O Brasil vive hoje dois dramas: um conjuntural, provocado pela covid-19, e um estrutural, que tem agravado as desigualdades. Se por um lado a pandemia aumentou o desemprego e a miséria, ela se tornou uma oportunidade para os mais ricos. Segundo a Oxfam, o patrimônio de 42 bilionários brasileiros aumentou cerca de R$ 177 bilhões, entre março e julho de 2020. Algo está muito errado.
No momento em que começamos a debater uma proposta de reforma tributária, precisamos focar na redução das disparidades, corrigindo distorções do sistema com um modelo que taxe quem ganha mais e alivie quem ganha menos.
Nossa estrutura tributária é altamente regressiva, penalizando os mais pobres. Isso nos faz o segundo pior país em concentração de renda e o sexto em desigualdade social. Para piorar, a agenda do atual governo é liberal ortodoxa, com restrição orçamentária e absolutismo fiscal que só acentuam os desequilíbrios.
No atual cenário, o mundo inteiro – mesmo os liberais, que não são ortodoxos e extremistas – reconhece a importância de uma renda básica, da sustentabilidade social e ambiental e da geração de empregos. Enquanto isso, no Brasil, o projeto do governo é a criação de um novo imposto e a enganação de que apenas uma simplificação vai resolver a situação e atrair investimentos. Claro que a simplificação é importante, mas se não atuar na regressividade tributária, não tiver um viés ambiental, como a energia limpa, por exemplo, não teremos sucesso.
Nenhuma democracia saudável convive com tanta exclusão e miséria. E o aumento da pobreza e da concentração de renda, provocados pela desastrosa visão de mundo que hoje habita o poder, impede que consigamos superar a crise para fazer o país voltar a crescer, gerar empregos e levar prosperidade para as pessoas.

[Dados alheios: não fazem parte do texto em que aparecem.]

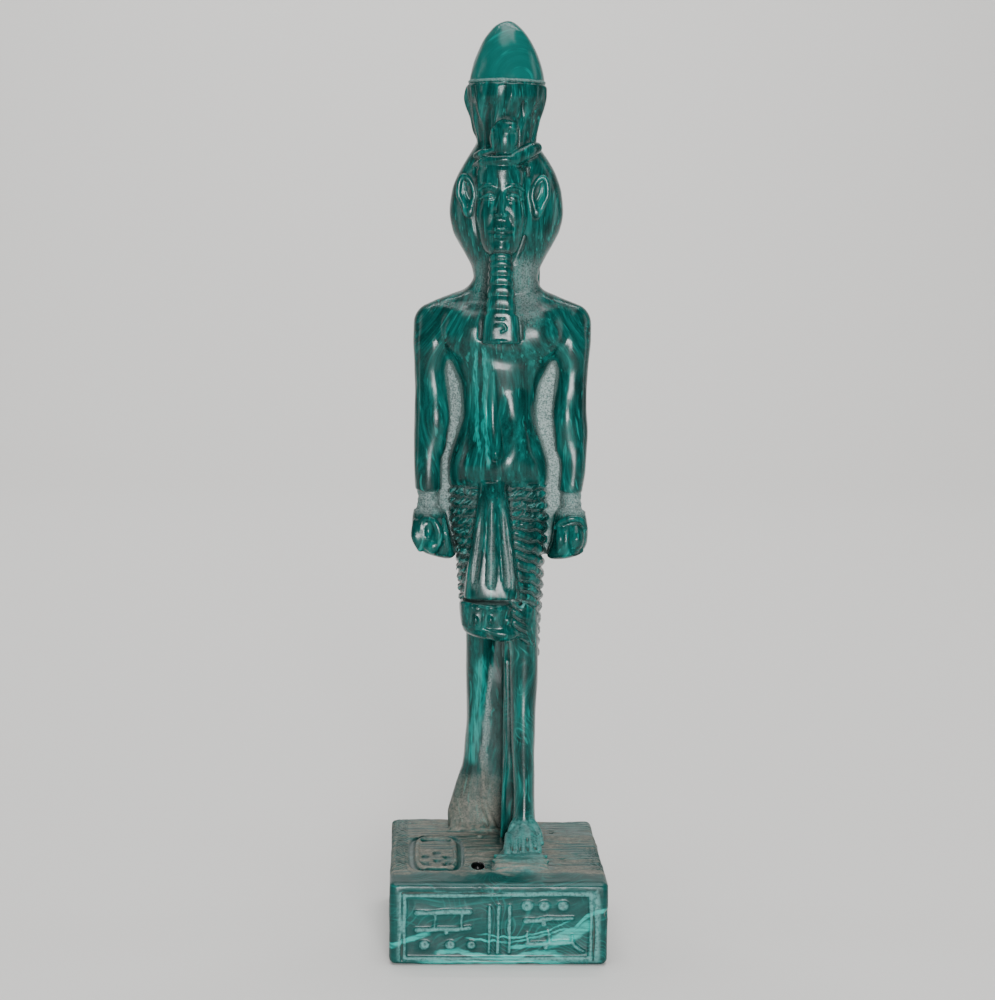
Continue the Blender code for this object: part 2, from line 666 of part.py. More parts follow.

Defendo que a reforma foque a distribuição de renda e a correção de distorções, estabelecendo um imposto sobre grandes fortunas, lucros e dividendos e taxe os rendimentos de alta renda a serem pagos pelos 0,3% mais ricos, num tributo a ser utilizado na rede social e ambiental de proteção.
Isso é justiça tributária capaz de reequilibrar as contas públicas e recuperar nossa capacidade de investimentos para retomar o crescimento no pós-pandemia com foco na proteção do povo, na preservação do meio ambiente e em políticas públicas sustentáveis.